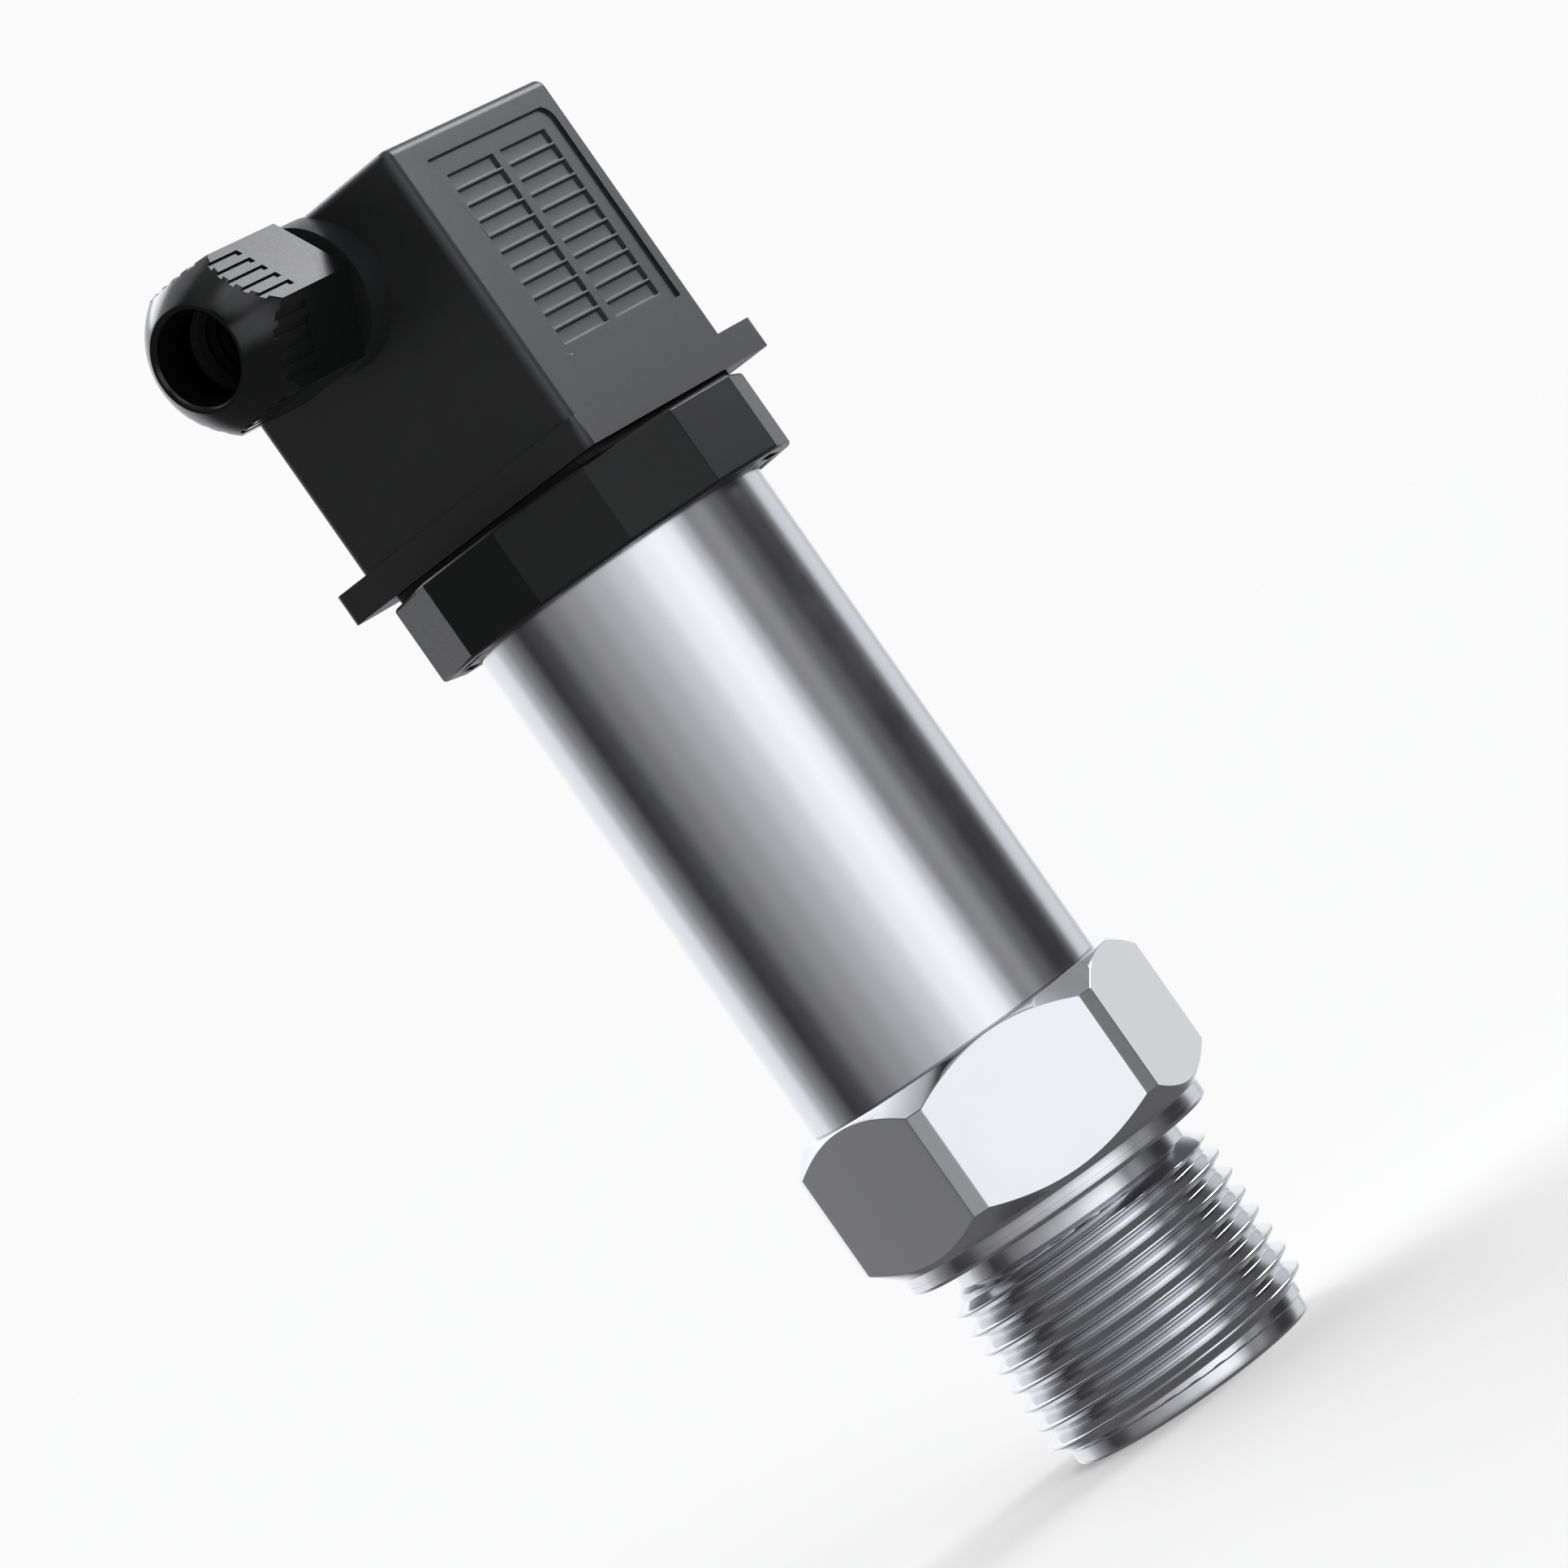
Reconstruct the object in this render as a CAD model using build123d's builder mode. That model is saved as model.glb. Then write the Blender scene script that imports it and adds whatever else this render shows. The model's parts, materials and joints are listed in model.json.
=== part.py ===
from build123d import *
import os
from math import cos, pi, radians, sin, tan

# Pressure transmitter with a square cable plug, in millimetres.
# The body stands upright. The origin is the centre of the nose's end face, +Z runs up the
# body, the cable outlet points to -X and the ribbed panel of the plug faces -Y.

os.makedirs("parts", exist_ok=True)

# Process connection: nose, thread and relief groove
port_radius = 2.5
port_mouth_chamfer = 0.5
nose_radius = 12.2
nose_edge = 0.5
nose_lip_height = 1.2
nose_neck = 0.6
thread_start = 1.8
thread_major_radius = 13.5
thread_pitch = 2.0
thread_turns = 8
relief_radius = 11.7
relief_height = 2.4
relief_edge = 0.3

# Process connection: sealing ring and hexagon
blank_margin = 1.0
ring_radius = 15.4
ring_height = 1.7
ring_edge = 0.4
hex_across_flats = 32.0
hex_corner_flat = 1.6
hex_height = 14.4
hex_turn = 45.0
hex_bottom_chamfer_angle = 40.0
hex_top_chamfer_angle = 45.0
hex_top_land = 1.2
spigot_height = 4.8

# Pressure chamber and sensor cell
chamber_radius = 8.0
chamber_height = 0.8
port_length = 20.2
cell_radius = 9.5
cell_height = 10.0
cell_base_height = 3.7
cell_groove_height = 2.4
diaphragm_radius = 9.0
diaphragm_thickness = 0.25
diaphragm_ridge_height = 0.15
diaphragm_ridge_outer_radius = 5.2
diaphragm_ridge_inner_radius = 4.0
seal_section = 1.8
seal_sides = 6
retaining_ring_height = 3.0
retaining_ring_inner_radius = 6.5
spanner_hole_radius = 0.9
cell_pin_size = 0.5
cell_pin_count = 5
cell_pin_spacing = 2.54
cell_pin_height = 9.0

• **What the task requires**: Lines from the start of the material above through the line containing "from math import cos, pi, radians, sin, tan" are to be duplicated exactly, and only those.

• **Response to the exercise**:
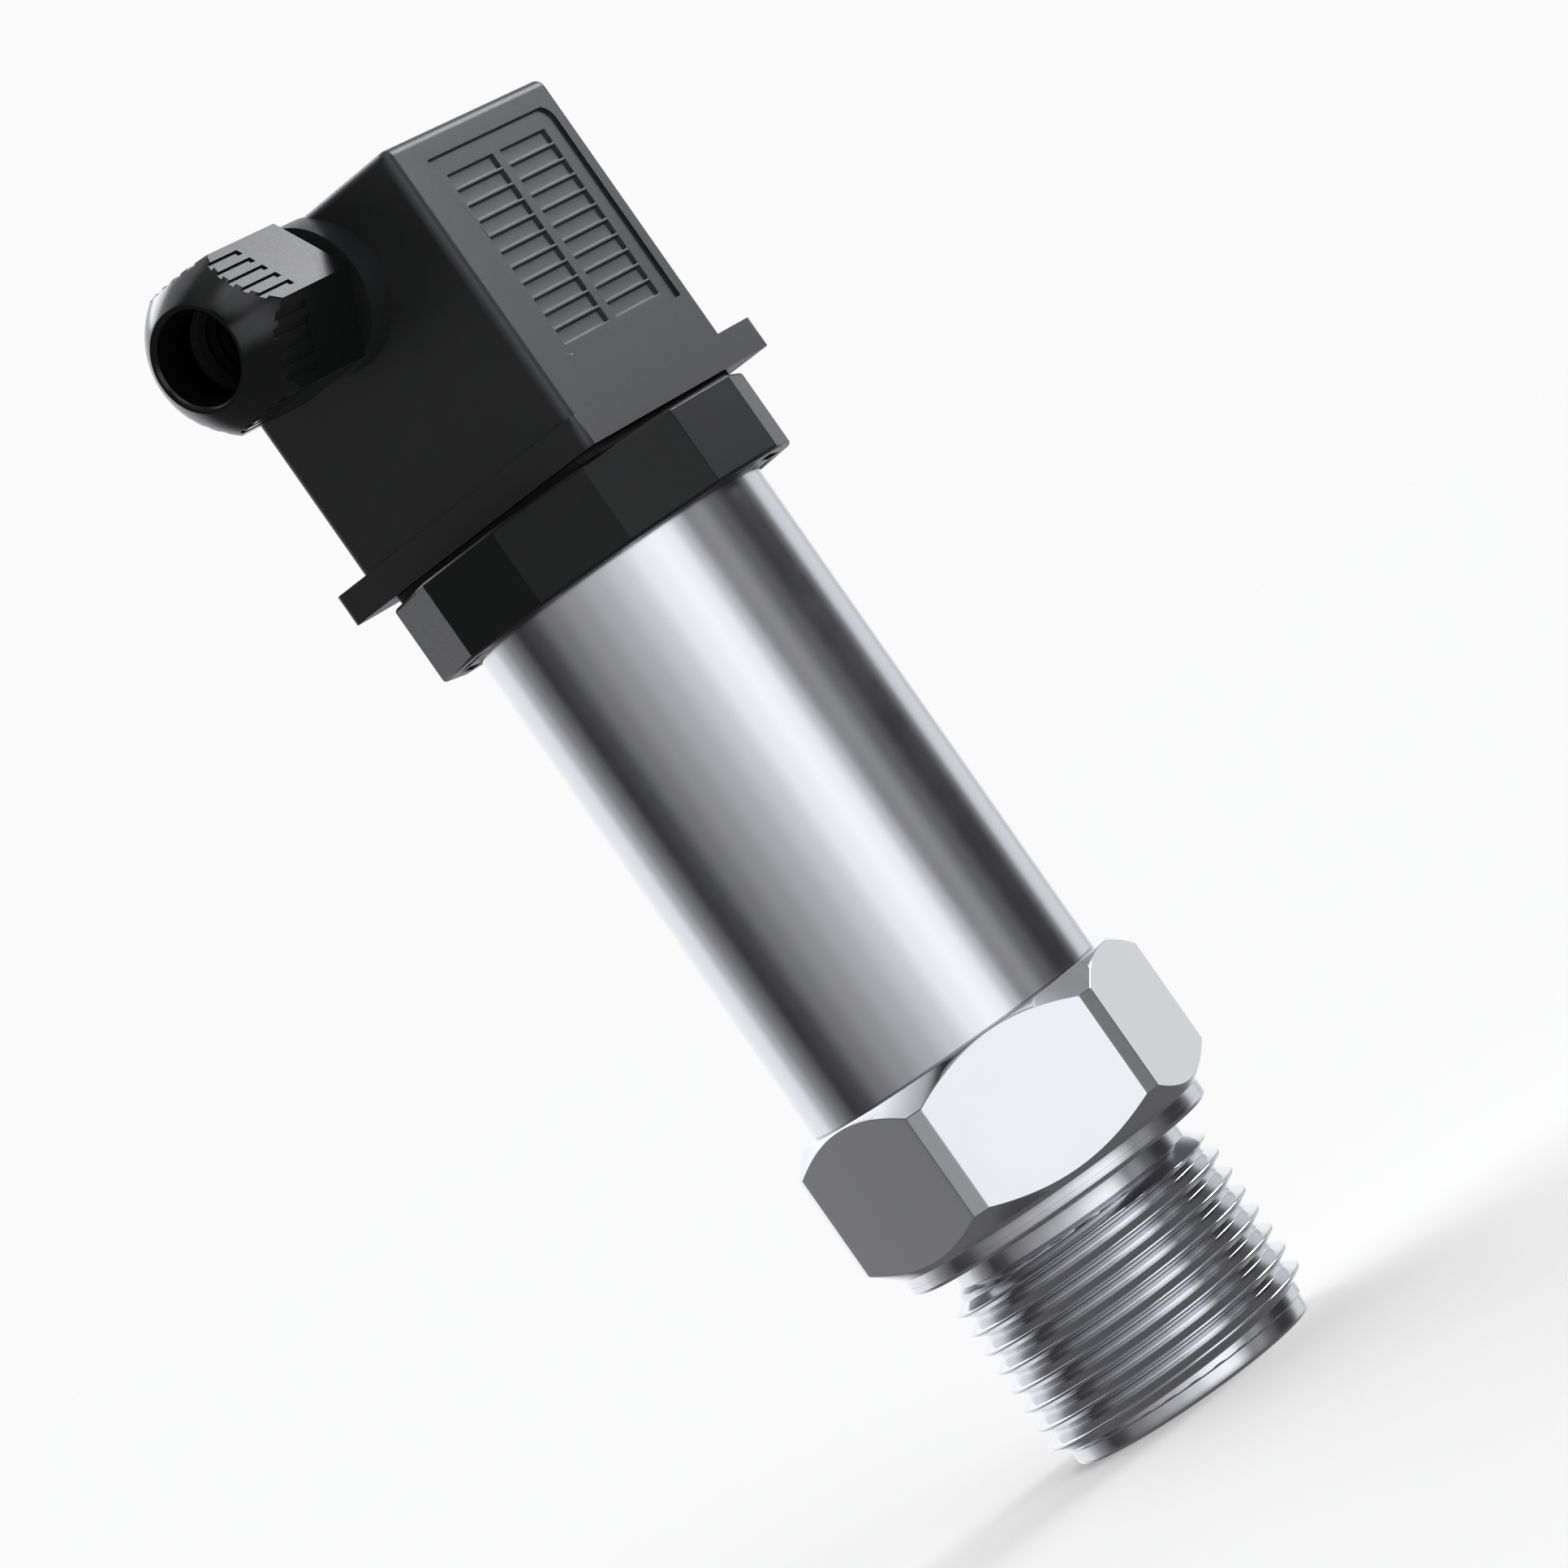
Reconstruct the object in this render as a CAD model using build123d's builder mode. That model is saved as model.glb. Then write the Blender scene script that imports it and adds whatever else this render shows. The model's parts, materials and joints are listed in model.json.
=== part.py ===
from build123d import *
import os
from math import cos, pi, radians, sin, tan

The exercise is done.